PROBLEM STATEMENT> Please set down exactly the lines of the listing below from the line containing "front_housing()" through the line containing "imported CAD part.", both lines included, leaving out all other lines.

DATASET CONTENT>
----------------------------------------
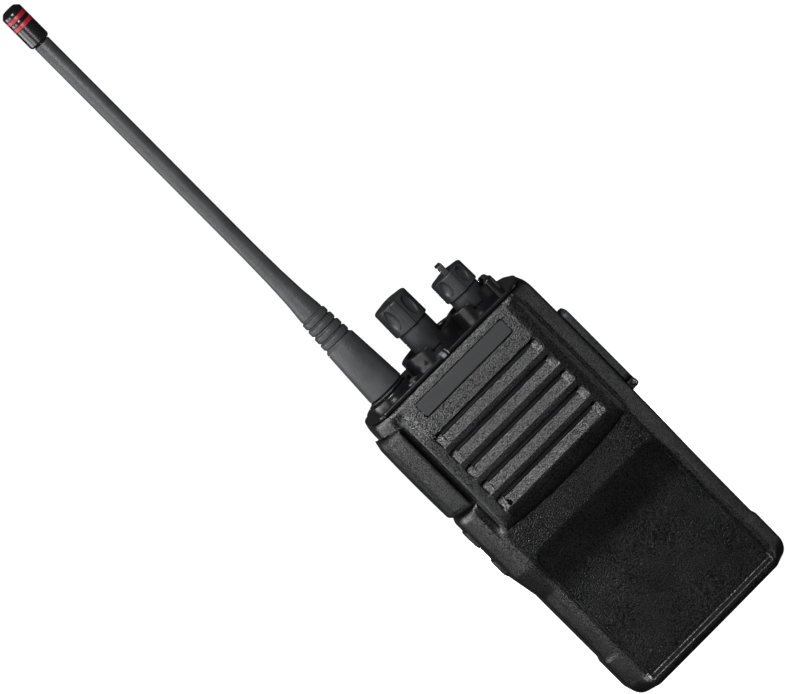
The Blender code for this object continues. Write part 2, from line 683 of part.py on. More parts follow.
def boards():
    board = box("main_board", (-24.0, 24.0), BOARD_Y, (9.0, 91.5), "board_green")
    cut(board, tool_box("jack_notch", (18.5, 30.0), (-4.0, 1.0), (JACK_Z[0] - 1.0, JACK_Z[1] + 1.0)))
    open_can("shield_can_front", (-20.0, 20.0), (-6.0, BOARD_Y[0] - GAP), (12.0, 50.0), 1)
    open_can("shield_can_rear", (-18.0, 18.0), (BOARD_Y[1] + GAP, 2.8), (20.0, 80.0), -1)
    block = box("terminal_block", (-8.0, 8.0), (BOARD_Y[1] + GAP, 4.9), (10.5, 15.5), "part_plastic")
    height = (TERMINAL_Z - 1.2, TERMINAL_Z + 1.2)
    for index, x in enumerate(TERMINALS):
        add(block, tool_box(f"prong_{index}", (x - 1.0, x + 1.0), (4.0, 5.3), height))


def rear_outline(half, front, back, corner):
    return (
        [(-half, front), (half, front)]
        + round_corner((half - corner, back - corner), corner, 0.0, 4)
        + round_corner((corner - half, back - corner), corner, 90.0, 4)
    )


def chassis():
    """The die-cast frame: a plate behind the boards and the ribbed upper back."""
    outline = rear_outline(28.4, HEAD_BACK_Y + GAP, BACK_Y, REAR_CORNER)
    frame = prism("chassis", outline, "Z", (CHASSIS_SHELF[0], HOUSING_TOP), "die_cast")
    half = HALF_WIDTH - WALL - GAP
    add(frame, tool_box("shelf", (-28.0, 28.0), (SEAM_Y + GAP, 10.0), CHASSIS_SHELF))
    add(frame, tool_box("shelf_root", (-half, half), (CHASSIS_Y[0], 6.0), CHASSIS_SHELF))
    add(frame, tool_box("plate", (-half, half), CHASSIS_Y, (3.2, CHASSIS_SHELF[0] + 0.5)))
    cut(frame, tool_box("terminal_window", (-8.4, 8.4), (2.0, 6.0), (10.1, 15.9)))
    depth = (BACK_Y - 0.9, BACK_Y + 1.0)
    for row in range(3):
        low = 91.8 + 4.0 * row
        cut(frame, tool_box(f"rib_gap_{row}", (-18.0, 18.0), depth, (low, low + 1.6)))
    for side in (-1, 1):
        upper = (side * SCREW_X, UPPER_SCREW_Z)
        lower = (side * SCREW_X, LOWER_SCREW_Z)
        cut(frame, tool_rod(f"upper_head_{side}", 2.6, (12.0, 20.0), upper, "Y"))
        cut(frame, tool_rod(f"upper_shank_{side}", 1.4, (8.0, 13.0), upper, "Y", 12))
        cut(frame, tool_rod(f"lower_head_{side}", 2.6, (2.0, 6.0), lower, "Y"))
        screw(f"chassis_screw_upper_{side + 2}", upper, 12.3, 5.9)
        screw(f"chassis_screw_lower_{side + 2}", lower, 3.3, 9.0)


def screw(name, centre, seat, length, head=1.3, carrier=None):
    """A screw driven along -Y, its head's underside at the seat."""
    shank = ((0.0, seat - length), (1.1, seat - length), (1.1, seat))
    cap = ((2.2, seat), (2.2, seat + head), (0.0, seat + head))
    turned(name, shank + cap, centre, "steel", "Y", 12, carrier)


def chassis_seal():
    outside = soft_rectangle((-26.1, 2.7), (26.1, 90.0), 2.5)
    inside = soft_rectangle((-25.2, 3.6), (25.2, 89.1), 1.6)
    ring = prism("chassis_seal", outside, "Y", (1.7, 3.0), "key_rubber")
    cut(ring, prism("seal_window_tool", inside, "Y", (1.0, 4.0), "felt"))


# ---------------------------------------------------------------- battery pack and belt clip


def battery_pack(carrier):
    room_half = PACK_HALF - PACK_WALL
    room = (4.4, PACK_Z[1] - PACK_WALL)
    lid_half = room_half - GAP
    lid_z = (room[0] + GAP, room[1] - GAP)
    lid = box("battery_lid", (-lid_half, lid_half), LID_Y, lid_z, "housing_black", carrier)
    outer = rear_outline(PACK_HALF, PACK_Y, BACK_Y, REAR_CORNER)
    inner = rear_outline(room_half, PACK_Y - 1.0, BACK_Y - PACK_WALL, REAR_CORNER - PACK_WALL)
    case = prism("battery_case", outer, "Z", PACK_Z, "housing_black", carrier)
    cut(case, prism("pack_cavity_tool", inner, "Z", room, "felt"))
    cut(case, tool_box("latch_pocket", (-10.4, 10.4), (4.0, 15.9), (-1.0, 2.4)))
    for side in (-1, 1):
        x = (side * FOOT_X - FOOT_HALF, side * FOOT_X + FOOT_HALF)
        add(case, tool_box(f"pack_foot_{side}", x, (8.4, 15.6), (-FOOT_HEIGHT, 1.0)))
    for index, low in enumerate((5.0, 45.6)):
        name = f"battery_cell_{index + 1}"
        box(name, (-25.0, 25.0), (8.8, 15.6), (low, low + 40.0), "cell_wrap", carrier, bevel=1.2)
    board = box("battery_board", (-10.0, 10.0), (LID_Y[1] + GAP, 8.3), (8.0, 18.0), "board_green", carrier)
    for index, x in enumerate(TERMINALS):
        window = (x - 1.6, x + 1.6)
        cut(lid, tool_box(f"pad_window_{index}", window, (4.0, 8.0), (TERMINAL_Z - 1.8, TERMINAL_Z + 1.8)))
        pad = tool_box(f"pad_{index}", (x - 1.1, x + 1.1), (5.6, 8.0), (TERMINAL_Z - 1.3, TERMINAL_Z + 1.3))
        add(board, pad)


def battery_latch(pack):
    carrier = pivot("battery_latch", (0.0, 10.0, 0.0))
    slider = box("battery_latch", (-10.0, 10.0), (7.6, 12.6), (0.0, 2.0), "trim_black", carrier)
    add(slider, tool_box("tongue", (-LATCH_TONGUE, LATCH_TONGUE), (3.8, 8.0), (0.9, 2.0)))
    for row in range(3):
        near = 8.6 + 1.3 * row
        add(slider, tool_box(f"thumb_rib_{row}", (-6.0, 6.0), (near, near + 0.6), (-0.5, 0.5)))
    spring("latch_spring", (0.0, 1.2), "Y", 0.75, 0.15, 5, (13.0, 15.5), "steel", pack)


def belt_clip(pack):
    half_plate = CLIP_HALF + GAP + 0.1 + CLIP_EAR
    y, z = CLIP_PIN
    plate = (BACK_Y + GAP, 19.5)
    bracket = box("clip_bracket", (-half_plate, half_plate), plate, (58.0, 84.0), "trim_black", pack)
    for side in (-1, 1):
        edges = sorted((side * half_plate, side * (half_plate - CLIP_EAR)))
        ear = soft_rectangle((19.0, z - 4.0), (y + 2.4, z + 4.0), 1.2)
        add(bracket, prism(f"ear_{side}_tool", ear, "X", edges, "felt"))
    cut(bracket, tool_rod("ear_bore", 1.2, (-12.0, 12.0), (y, z), "X", 12))
    for name, height in (("low", 61.5), ("middle", 66.5)):
        cut(bracket, tool_rod(f"clip_hole_{name}", 1.4, (17.0, 21.0), (0.0, height), "Y", 12))
        case_hole = tool_rod(f"case_hole_{name}", 1.4, (15.0, 19.0), (0.0, height), "Y", 12)
        cut(bpy.data.objects["battery_case"], case_hole)
        screw(f"clip_screw_{name}", (0.0, height), 19.8, 3.4, 1.1, pack)
    rod("clip_pin", 0.9, (-half_plate - 0.4, half_plate + 0.4), (y, z), "steel", "X", 12, pack)

    carrier = pivot("belt_clip", (0.0, y, z))
    outside = [(26.2, 91.0), (25.2, 80.0), (25.0, 75.0), (25.0, 40.0), (24.4, 33.6)]
    hook = [(22.8, 30.4), (20.8, 29.6), (19.6, 30.6), (21.6, 32.0)]
    inside = [(22.8, 35.0), (23.2, 40.0), (23.2, 73.0), (23.4, 80.0), (24.5, 91.0)]
    lever = prism("clip_lever", outside + hook + inside, "X", (-CLIP_HALF, CLIP_HALF), "trim_black", carrier)
    add(lever, rod("clip_hub_tool", 2.0, (-CLIP_HALF, CLIP_HALF), (y, z), "felt", "X"))
    cut(lever, tool_box("spring_room", (-4.5, 4.5), (19.0, 24.2), (z - 2.6, z + 2.6)))
    cut(lever, tool_rod("hub_bore", 1.2, (-12.0, 12.0), (y, z), "X", 12))
    spring("clip_spring", (y, z), "X", 1.6, 0.25, 6, (-4.0, 4.0), "steel", pack)


front_housing()
badge_plate()
top_panel()
led_lens()
controls()
antenna()
ptt_button()
side_keys()
jacks()
speaker()
boards()
chassis()
chassis_seal()
PACK = pivot("battery_pack", (0.0, 12.0, 44.0))
battery_pack(PACK)
battery_latch(PACK)
belt_clip(PACK)
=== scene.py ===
"""The looks of a hand-held two way radio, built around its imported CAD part.

Lengths are in millimetres, and heights are counted from the underside of the housing, as in the CAD part's
source. Every mesh is moved by SHIFT and scaled to metres when its piece is made. The front faces -Y.
"""

import json
import math

import bmesh
import bpy
import numpy as np
from mathutils import Matrix, Vector


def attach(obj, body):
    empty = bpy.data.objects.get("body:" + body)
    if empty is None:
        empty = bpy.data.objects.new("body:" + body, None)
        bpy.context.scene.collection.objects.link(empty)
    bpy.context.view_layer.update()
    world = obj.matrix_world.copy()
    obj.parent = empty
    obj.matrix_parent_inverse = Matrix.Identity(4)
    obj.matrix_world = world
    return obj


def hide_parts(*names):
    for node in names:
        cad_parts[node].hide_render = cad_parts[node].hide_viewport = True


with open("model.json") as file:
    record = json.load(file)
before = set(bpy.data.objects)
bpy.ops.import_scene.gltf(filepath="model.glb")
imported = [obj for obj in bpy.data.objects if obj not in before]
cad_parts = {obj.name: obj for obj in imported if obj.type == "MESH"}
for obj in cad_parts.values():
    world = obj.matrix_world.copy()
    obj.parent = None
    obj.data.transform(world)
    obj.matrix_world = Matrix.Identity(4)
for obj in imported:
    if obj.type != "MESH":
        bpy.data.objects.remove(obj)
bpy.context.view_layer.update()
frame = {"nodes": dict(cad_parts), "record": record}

MM = 0.001
ADD, CUT = "UNION", "DIFFERENCE"
SHIFT = np.array((0.0, -4.0, 1.0))

# Housing.
FRONT_Y = -16.4
FLAT = 24.0
HALF_WIDTH = 28.8
SIDE_Y = -9.0
BEND_Y = -4.0
SEAM_Y = 4.8
HEAD_BACK_Y = 9.0
HEAD_Z = 91.0
TOP_Z = 103.75
BOTTOM_Z = -0.95
CORNER_RISE = 4.6
INNER_FLAT = 22.4
INNER_HALF_WIDTH = 26.6
ROOF = (100.0, 106.0)

# Speaker panel and its louvres.
SHOULDER = 19.4
PANEL_EDGE = 22.0
PANEL_FOOT = 22.9
SHOULDER_DROP = 0.62
PANEL_FOOT_Z = 57.45
PANEL_RIDGE_Z = 62.9
PANEL_HEIGHTS = (57.0, 62.9, 80.0, 91.0, 92.4, 93.4, 96.0, 100.0, 102.6, 103.3, 103.75)
PANEL_DEPTHS = (-18.05, -18.15, -18.3, -18.3, -18.19, -18.05, -17.63, -16.93, -16.46, -16.2, -15.8)
ROWS = 5
GRILLE_TOP = 91.3
PITCH = 5.98
GRILLE_HALF = 19.2
SLIT_HALF = 17.1
SLIT_LOW = 1.62
SLIT_HIGH = 0.16
RIDGE = 4.28
RIDGE_Y = -18.35
EDGE_Y = -18.28
FLOOR_Y = -16.8
END_CAP = 0.62
BADGE_HALF = 16.7
BADGE_Z = (96.1, 101.1)
BADGE_GAP = 0.28
BADGE_RECESS = 0.6
MIC = (-16.9, 63.9)
MIC_DEPTH = 1.8

# Scoop.
SCOOP_DEPTH = 2.0
SCOOP_HALF = 23.0
SCOOP_TOP = 49.1
SCOOP_FLAT_TOP = 36.3
SCOOP_CORNER = 4.2
SCOOP_TILT = 0.5
RIM_DEPTH = 1.15
RIM_START = 23.45

# Left side: the swelling that carries the talk button, its pocket, and the grooves beside the speaker panel.
LOBE = 1.75
POCKET_DEPTH = 1.45
GROOVE_AT = 24.1
GROOVE_LEFT = 1.25
GROOVE_RIGHT = 0.9
KEY_POCKET = 3.9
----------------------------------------
RESPONSE FOR THIS EXERCISE>
front_housing()
badge_plate()
top_panel()
led_lens()
controls()
antenna()
ptt_button()
side_keys()
jacks()
speaker()
boards()
chassis()
chassis_seal()
PACK = pivot("battery_pack", (0.0, 12.0, 44.0))
battery_pack(PACK)
battery_latch(PACK)
belt_clip(PACK)
=== scene.py ===
"""The looks of a hand-held two way radio, built around its imported CAD part.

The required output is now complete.